I tried my usual offer to the manager to leave a deposit on my credit card, which has worked for the last 30 years.  No dice.  They apparently have now unionized.  I looked at all the discount offers on the internet and they are all the same.  They offer really cheap car rates, then tack on the extra fees much the way airlines have started charging for bags.  To add insult to injury, to avoid the bandits at the airport we decided to take a transfer to our time-share, and then get a car a few days later from the concierge.  They now have a National Rent-a-Car in the lobby (it is a Sheraton property) and the car that the thieves at the airport wanted $45 a day for, is now being pimped for $65 a day.  Being that we have two golf courses, 6 pools, 3 restaurants,  two small stores with relatively reasonable prices, and we are bringing enough of our own food for several meals, I think we can whale watch for 3 or 4 days and then rent a car to go through the tourist corridor to have our Cheeseburger in Paradise next to Sammy Hagar’s joint.  We can get enough snorkeling in before we leave, and return home with the usual stories of the Marlin that got away.

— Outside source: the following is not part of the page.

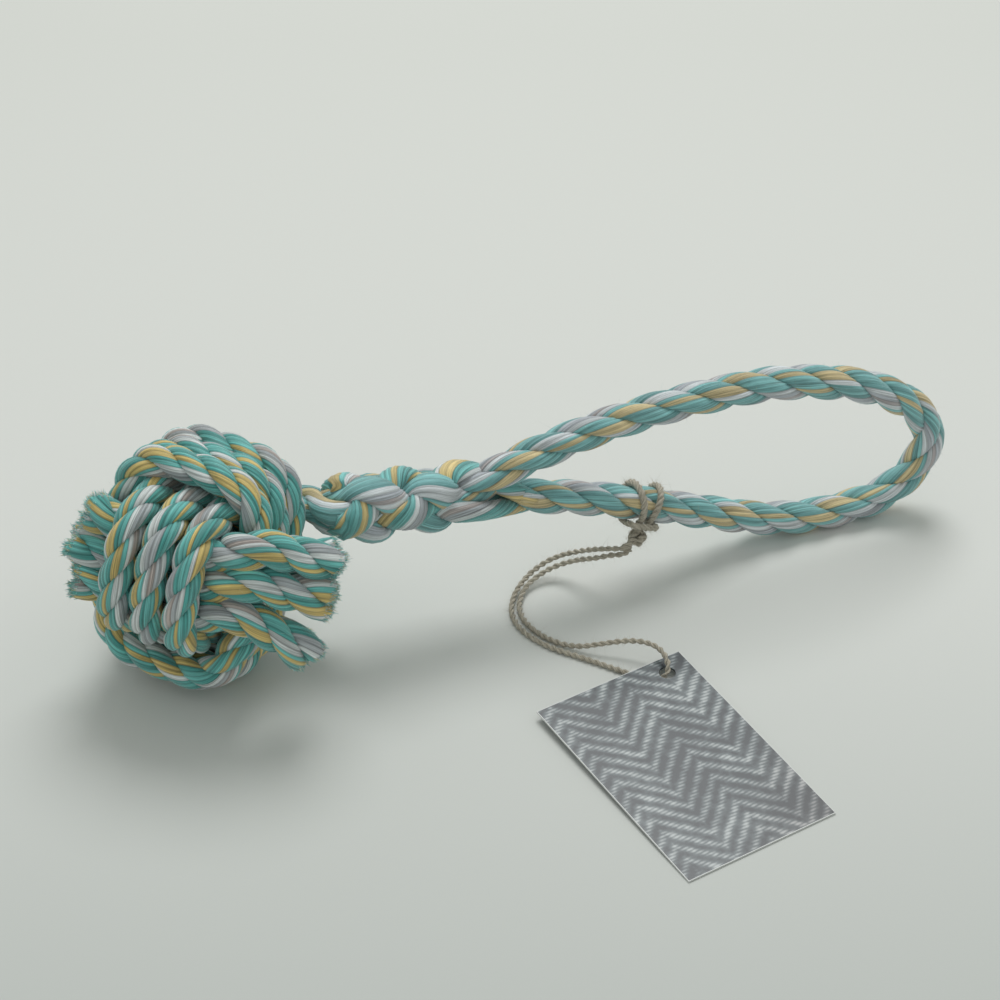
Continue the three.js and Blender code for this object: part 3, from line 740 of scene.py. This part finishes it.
# The route from the knot along the floor, under the tag, up through its hole and back
twineRoute = [
    (144.12, -11.46, 17.1), (141.4, -12.1, 17.3), (137.4, -9.6, 16.2), (133.4, -6.2, 14.4), (129.2, -2, 11.4),
    (124.6, 1.6, 8.2), (119.4, 2.9, 5.6), (113.6, 1.4, 3.7), (108.2, -2.2, 2.4), (104, -7, 1.5), (101.4, -13, 1.05),
    (101, -19, 1), (102.6, -25, 1), (105.4, -30.4, 1), (109, -35.2, 1), (113.4, -39.6, 1), (118.2, -44.4, 1),
    (123, -49.4, 1), (127.6, -54.2, 1), (131.6, -57.6, 1), (134.6, -59.2, 1.05), (136.9, -60, 1.5),
    (138.5, -59.7, 2.9), (139.3, -58.4, 4.6), (139.5, -55.6, 6.2), (138.4, -52, 7.1), (135.8, -48.6, 7.3),
    (132, -45.6, 6.8), (127.2, -43, 5.6), (122, -40.6, 4), (117, -38, 2.4), (112.4, -34.2, 1.3), (108.2, -29, 1),
    (105.4, -23.6, 1), (104, -18, 1.05), (104.4, -12.4, 1.1), (106.6, -7.4, 1.4), (110.2, -3.2, 2.2),
    (114.8, -0.8, 3.2), (119.4, 0, 4.6), (124, -1, 6.6), (128.6, -4, 9.4), (132.8, -7.8, 12), (137.4, -10.2, 13.8),
    (141.4, -11.6, 14.4), (144.15, -10.72, 14.76),
]
twinePath = splineThrough(np.array(twineRoute) * mm + shift)
twineSurface = onFloor(twineSurfaces(twinePath, (0, 0, 1)), twine["clearance"])
tagTwine = finished(joined("tag_twine_plies", twineSurface), juteTwine, ["tag_twine"], "handle")

# Hitch: a doubled turn round the loop's lower leg, as angles down from the front, shares
# of the turn's radius and places along the leg in twine diameters, then mirrored
hitch = dict(diameter=2.3 * mm, radius=6.7 * mm, bar=1.0, barAngle=-334, size=1.25, plies=3)
hitchShares = [
    (52, 1.25, 0.75), (34, 1.04, 0.75), (15, 1, 0.78), (-20, 1, 1.1), (-60, 1, 1.6), (-100, 1, 1.95), (-140, 1, 2),
    (-180, 1, 2.02), (-220, 1, 2.05), (-260, 1, 2.08), (-295, 1, 2.12), (-318, 1.1, 2.12), (-332, 1.3, 1.7),
]
legAlong = unit(handlePoint(0.6, 0.25) - handlePoint(0.4, 0.49))
legFront = np.array((0.0, -1.0, 0.0))
legDown = unit(np.cross(legFront, legAlong))
legDown = legDown * -np.sign(legDown[2])
legMiddle = handlePoint(0.5, 0.375) + shift


def roundLeg(angle, reach, along):
    turnedBy = np.radians(angle)
    return legMiddle + reach * (np.cos(turnedBy) * legFront + np.sin(turnedBy) * legDown) + along * legAlong


def halfHitch(side):
    return [roundLeg(angle, reach * hitch["radius"], side * along * hitch["diameter"])
            for angle, reach, along in hitchShares]


hitchBar = roundLeg(hitch["barAngle"], hitch["radius"] + hitch["bar"] * hitch["diameter"], 0)
hitchPath = splineThrough(halfHitch(-1) + [hitchBar] + halfHitch(1)[::-1], perSpan=10)
hitchSurfaces = twineSurfaces(hitchPath, legAlong, hitch["size"], hitch["plies"])
finished(joined("twine_hitch_plies", hitchSurfaces), juteTwine, ["twine_hitch"], "handle")

# Knot: the twine wound into one small ball, with a short cut end
knot = dict(
    angle=58, reach=1.25, away=3.0 * mm, wound=dict(radius=2.15 * mm, turns=3, leans=5, points=160),
    size=1.15, end=[(0, 0, 0), (-2, -1.4, 0.5), (-4.2, -2.4, 0.1), (-6.4, -3, -0.9)], endSize=1.1,
)
knotCentre = roundLeg(knot["angle"], knot["reach"] * hitch["radius"] + knot["away"], 0)
knotEnd = splineThrough(np.array(knot["end"]) * mm + knotCentre)
knotSurfaces = twineSurfaces(woundBall(**knot["wound"]) + knotCentre, (0, 0, 1), knot["size"])
knotSurfaces += twineSurfaces(knotEnd, (0, 0, 1), knot["endSize"])
finished(joined("twine_knot_turns", knotSurfaces), juteTwine, ["twine_knot"], "handle")
print(f"twine made, {travelled(twinePath)[-1] / mm:.0f} mm, hitch {travelled(hitchPath)[-1] / mm:.0f} mm")

# Tag: a printed card. Distances across and down the card are dot products with its own
# axes, from its hole. A triangle wave across folds rows of cords into a herringbone: a
# cord's light is the sine of down plus fold, and its strands are slanted sines. The print
# warms towards one corner, and past the middle plus or minus the halves is the pale edge.
tag = dict(
    across=(0.9744, 0.2250, 0), down=(0.2249, -0.9740, -0.0279), fold=13.5 * mm, pitch=6.4 * mm, strand=2.3 * mm,
    slant=0.8, wander=3 * mm, bend=dict(Scale=42.0, Detail=1.0), foldFrom=1,
    base=0.05, cordLight=0.34, strandLight=0.36, grain=dict(Scale=420.0, Detail=4.0), grainShare=0.9,
    patches=dict(Scale=48.0, Detail=2.0), patchShare=1.1,
    inks=[(0.02, (44, 52, 57)), (0.85, (180, 186, 186)), (0.4, (94, 104, 107))],
    warm=(206, 184, 182), warmer=(16, 14), coolUntil=0.62,
    middle=(-18.5 * mm, 35.9 * mm), halves=(27.3 * mm, 42.3 * mm), edge=(214, 216, 214),
    roughness=0.38, coat=0.25, coatRoughness=0.3,
)


def cardMaterial():
    finish = Finish("printed_card")
    place = finish.node("ShaderNodeTexCoord", None, None, 3)
    hole = tuple(joints["tag_turn"]["pos_m"])
    offset = finish.node("ShaderNodeVectorMath", dict(operation="SUBTRACT"), {0: place, 1: hole})
    x = finish.node("ShaderNodeVectorMath", dict(operation="DOT_PRODUCT"), {0: offset, 1: tag["across"]}, 1)
    y = finish.node("ShaderNodeVectorMath", dict(operation="DOT_PRODUCT"), {0: offset, 1: tag["down"]}, 1)
    bend, grain, patches = (
        finish.node("ShaderNodeTexNoise", None, dict(Vector=offset, **tag[kind]))
        for kind in ("bend", "grain", "patches"))
    fold = finish.node("ShaderNodeMath", dict(operation="PINGPONG"), {0: x + tag["foldFrom"], 1: tag["fold"]})
    row = y + fold + (bend - 0.5) * tag["wander"]
    slanted = y - fold + row * tag["slant"]
    cord = (row * (2 * np.pi / tag["pitch"])).wave() * 0.5 + 0.5
    strand = (slanted * (2 * np.pi / tag["strand"])).wave() * 0.5 + 0.5
    noise = (grain - 0.5) * tag["grainShare"] + (patches - 0.5) * tag["patchShare"]
    tone = (cord * (tag["cordLight"] + strand * tag["strandLight"]) + noise + tag["base"]).bounded(0, 1)
    cool = finish.node("ShaderNodeValToRGB", ramped(tag["inks"]), dict(Fac=tone))
    warmth = (x * tag["warmer"][0] + y * tag["warmer"][1] - tag["coolUntil"]).bounded(0, 1)
    warm = finish.blend(1.0, cool, (*linear(tag["warm"]), 1), "MULTIPLY")
    printed = finish.blend(warmth, cool, warm)
    beyond = [((along - middle).size() - half).greater(0) for along, middle, half in
              zip((x, y), tag["middle"], tag["halves"])]
    shown = finish.blend((beyond[0] + beyond[1]).bounded(0, 1), printed, (*linear(tag["edge"]), 1))
    return finish.surface(Base_Color=shown, Roughness=tag["roughness"], Coat_Weight=tag["coat"],
                          Coat_Roughness=tag["coatRoughness"])


card = frame["nodes"]["swing_tag"]
card.data.materials.clear()
card.data.materials.append(cardMaterial())
print("tag finished")

# Stray fibres: tapered threads of a few sides on the curve root + way t + curl t^2, each
# thread's own length and way chosen at random
fibre = dict(
    rings=5, sides=3, shortest=0.35, curl=0.75, rooted=0.3 * mm, lowest=0.1 * mm, taper=0.8,
    askew=(0.31, 0.52, 0.79), uvFrom=(0.3, 0.5), uvApart=9, plain=[(175, 200, 192)], wild=0.6,
)


def strayFibres(name, roots, ways, length, thickness, material, body, count, tones=None, wild=None):
    tones = np.array(tones or fibre["plain"])
    wild = wild or fibre["wild"]
    rings, sides = fibre["rings"], fibre["sides"]
    pick = rng.choice(len(roots), count, replace=len(roots) < count)
    root, way = roots[pick], unit(ways[pick] + rng.normal(0, wild, (count, 3)))
    size = length * rng.uniform(fibre["shortest"], 1.0, count)[:, None, None]
    curl = rng.normal(0, fibre["curl"] * wild, (count, 3))
    t = np.linspace(0, 1, rings)[None, :, None]
    line = root[:, None] + size * (way[:, None] * t + curl[:, None] * t * t) - way[:, None] * fibre["rooted"]
    line[..., 2] = np.maximum(line[..., 2], fibre["lowest"])
    a = unit(np.cross(way, fibre["askew"]))
    b = np.cross(way, a)
    around = 2 * np.pi * np.arange(sides) / sides
    ring = np.cos(around)[None, :, None] * a[:, None] + np.sin(around)[None, :, None] * b[:, None]
    width = thickness / 2 * (1 - fibre["taper"] * t)
    points = line[:, :, None] + width[..., None] * ring[:, None]
    thread, i, k = np.meshgrid(np.arange(count), np.arange(rings - 1), np.arange(sides), indexing="ij")
    first = (thread * rings + i) * sides
    here, after = first + k, first + (k + 1) % sides
    quads = np.stack([here, after, after + sides, here + sides], -1).reshape(-1, 4)
    apart = rng.uniform(0, fibre["uvApart"], (len(quads), 1)).repeat(4, 0)
    uv = np.tile(fibre["uvFrom"], (quads.size, 1)) + apart
    tone = linear(tones)[rng.integers(0, len(tones), count)].repeat(quads.size // count, 0)
    colour = np.concatenate([tone, np.ones((len(tone), 1))], 1)
    return finished(meshFrom(name, points.reshape(-1, 3), quads, None, uv, colour), material, [], body)


def surfaceOf(name):
    mesh = bpy.data.objects[name].data
    points = np.empty(len(mesh.vertices) * 3, np.float32)
    normals = np.empty(len(mesh.vertices) * 3, np.float32)
    mesh.vertices.foreach_get("co", points)
    mesh.vertex_normals.foreach_get("vector", normals)
    return points.reshape(-1, 3).astype(float), normals.reshape(-1, 3).astype(float)


# Fuzz of the twine, away from the tag's hole: lengths and counts
juteFuzz = dict(
    tag_twine_plies=(2.4 * mm, 900), twine_hitch_plies=(2.6 * mm, 1100), twine_knot_turns=(2.4 * mm, 600))
juteFibre = dict(thickness=0.08 * mm, clear=12 * mm)
for name, (length, count) in juteFuzz.items():
    points, normals = surfaceOf(name)
    apart = np.linalg.norm(points - joints["tag_turn"]["pos_m"], axis=1) > juteFibre["clear"]
    strayFibres(name[:name.rindex("_")] + "_fuzz", points[apart], normals[apart], length, juteFibre["thickness"],
                juteTwine, "handle", count)

# Fuzz of the rope: past the neck on the handle, and on the ball where a surface faces
# away from its centre, so that the cosine of the angle between them is above facing
ropeFuzz = dict(
    tones=[(120, 190, 182), (200, 208, 204), (206, 190, 140), (160, 176, 174)], thickness=0.055 * mm,
    onHandle=1500, handleLength=2.8 * mm, pastNeck=8 * mm, onWinding=420, onCrossRope=160, ballLength=2.6 * mm,
    facing=0.7,
)
points, normals = surfaceOf("handle_rope_strands")
pastNeck = points[:, 0] > neckJoint[0] + ropeFuzz["pastNeck"]
strayFibres("handle_rope_fuzz", points[pastNeck], normals[pastNeck], ropeFuzz["handleLength"], ropeFuzz["thickness"],
            mixedRope, "handle", ropeFuzz["onHandle"], ropeFuzz["tones"])
ballCentre = fromBall(np.zeros(3))
for name in [*windings, *crossRopes]:
    points, normals = surfaceOf(name + "_strands")
    fromCentre = points - ballCentre
    outside = np.sum(fromCentre * normals, axis=1) > ropeFuzz["facing"] * np.linalg.norm(fromCentre, axis=1)
    count = ropeFuzz["onWinding"] if name in windings else ropeFuzz["onCrossRope"]
    strayFibres(name + "_fuzz", points[outside], normals[outside], ropeFuzz["ballLength"], ropeFuzz["thickness"],
                mixedRope, "ball", count, ropeFuzz["tones"])

# Cut ends: a brush of fibres that lead on from the yarns and spread from the rope's middle
brush = dict(
    tones=[(124, 206, 198), (100, 184, 178), (214, 224, 222), (150, 206, 198), (190, 198, 200), (204, 200, 160)],
    depth=2.4 * mm, length=2.1 * mm, thickness=0.36 * mm, count=800, wild=0.2, spread=0.25, back=12, nudge=0.1 * mm,
)
for name, cross in crossRopes.items():
    points, _ = surfaceOf(name + "_strands")
    run = fromBall(splineThrough(np.array(cross["points"]) * rope["spacing"]))
    for label, end, inside in (("first", run[0], run[brush["back"]]), ("last", run[-1], run[-brush["back"]])):
        way = unit(end - inside)
        atEnd = points[(points - end) @ way > -brush["depth"]]
        atEnd = atEnd[np.linalg.norm(atEnd - end, axis=1) < rope["diameter"]]
        ways = way + unit(atEnd - end + brush["nudge"]) * brush["spread"]
        strayFibres(f"{name}_{label}_end", atEnd, ways, brush["length"], brush["thickness"], mixedRope,
                    "ball", brush["count"], brush["tones"], brush["wild"])
print("stray fibres made")

# Floor: one pale sheet with painted shade, a little darker towards the front, where less light
# falls, and towards the back, against the lamp's brighter pool there. Its tone follows the
# distance backwards, times the slope plus the share at the origin.
floor = dict(
    size=6.0, backwards=(0.32, 0.95, 0), slope=1.6, atOrigin=0.4,
    stops=[(0.1, (202, 206, 202)), (1, (210, 212, 207)), (0.42, (219, 221, 217))], roughness=0.9, shine=0.1,
)


def floorWithPaintedShade():
    finish = Finish("floor")
    place = finish.node("ShaderNodeTexCoord", None, None, 3)
    back = finish.node("ShaderNodeVectorMath", dict(operation="DOT_PRODUCT"), {0: place, 1: floor["backwards"]}, 1)
    # The ramp paints the floor's shade: darker at both ends of the distance backwards
    share = (back * floor["slope"] + floor["atOrigin"]).bounded(0, 1)
    colour = finish.node("ShaderNodeValToRGB", ramped(floor["stops"]), dict(Fac=share))
    return finish.surface(Base_Color=colour, Roughness=floor["roughness"], Specular_IOR_Level=floor["shine"])


half = floor["size"] / 2
sheet = meshFrom("floor", np.array([(-half, -half, 0), (half, -half, 0), (half, half, 0), (-half, half, 0)]),
                 np.array([[0, 1, 2, 3]]))
sheet.data.materials.append(floorWithPaintedShade())

# Light: a wide lamp high behind the toy, and an even pale surround
light = dict(lampPower=10.0, lampSize=0.8, lampPlace=(0.25, 0.62, 1.25), world=0.595, worldColour=(238, 241, 238))
lampData = bpy.data.lights.new("window", "AREA")
lampData.shape = "DISK"
lampData.size = light["lampSize"]
lampData.energy = light["lampPower"]
lampAt = np.array(light["lampPlace"])
away = unit(lampAt)
lampSide = unit(np.cross((0, 0, 1), away))
aimed("window", lampData, lampSide, np.cross(away, lampSide), away, lampAt)
world = bpy.data.worlds.new("surround")
bpy.context.scene.world = world
world.use_nodes = True
background = world.node_tree.nodes["Background"]
background.inputs["Color"].default_value = (*linear(light["worldColour"]), 1)
background.inputs["Strength"].default_value = light["world"]
bpy.context.scene.view_settings.view_transform = "Standard"
print("floor and light made")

Since we will be returning the car full to avoid their $10 a gallon surcharge, we will have the wonderful experience of the gas station once again.  Not only are you not allowed to pump your own gas, got forbid there is ANY action that does not involve at least three layers of tipping; there is always the payment game.  It is absolutely imperative to watch the gas pump.  Somehow if you don’t, your Jetta miraculously needed 30 gallons of gas in a 20 gallon tank.  No I am not confusing liters for gallons, I can do the math.

When you pay in the local currency the exchange rate is usually pretty simple, like 10:1.  If it is supposed to be 11.5:1, you still get 10.  Not a huge problem.  In several countries the denominations of bills are suspiciously colored for similar denominations.  In this case a 500 is the same color as a 50.  Be very very careful when you hand a 500 to someone, you make him acknowledge that you have indeed handed him the 500.  I’ve had this one pulled on me on three continents.  They take the red 500, go back to the cash register (always out of eye shot) and come back and hold out a 50 and tell you that indeed, that was what you had given them.  Easy 450 for them, and there isn’t a damn thing you can do about it.

I’ve had two camera bags actually cut off of my person, or someone I was with.  They come up behind you on a Vespa motorcycle, silent and small, slice the strap, grab, and are gone.  They don’t even have to slow down much to do it.  I’ve been pick-pocketed by a five year old while stopped to give a supposedly dying old lady a dollar.  We’ve endured the slums of Mumbai and Bangalore and grossly physically deformed beggars in Bahia del Salvador.   I’ve had a knife pulled on me near Haight-Ashbury in my own home town.  Has that ever stopped me from travelling? No, I just have become a bit more cautious in my old age.

Enough of my whining.  It’s time to pack my tequila, salt, and ice chest so I can be sipping from my $18 quart bottle of Hornitos while I watch the bloated turistos from Milwaukee drinking their $10 watered down margaritas by the pool.  I fear we have watched far too much Tony Bourdain to not have become somewhat jaded.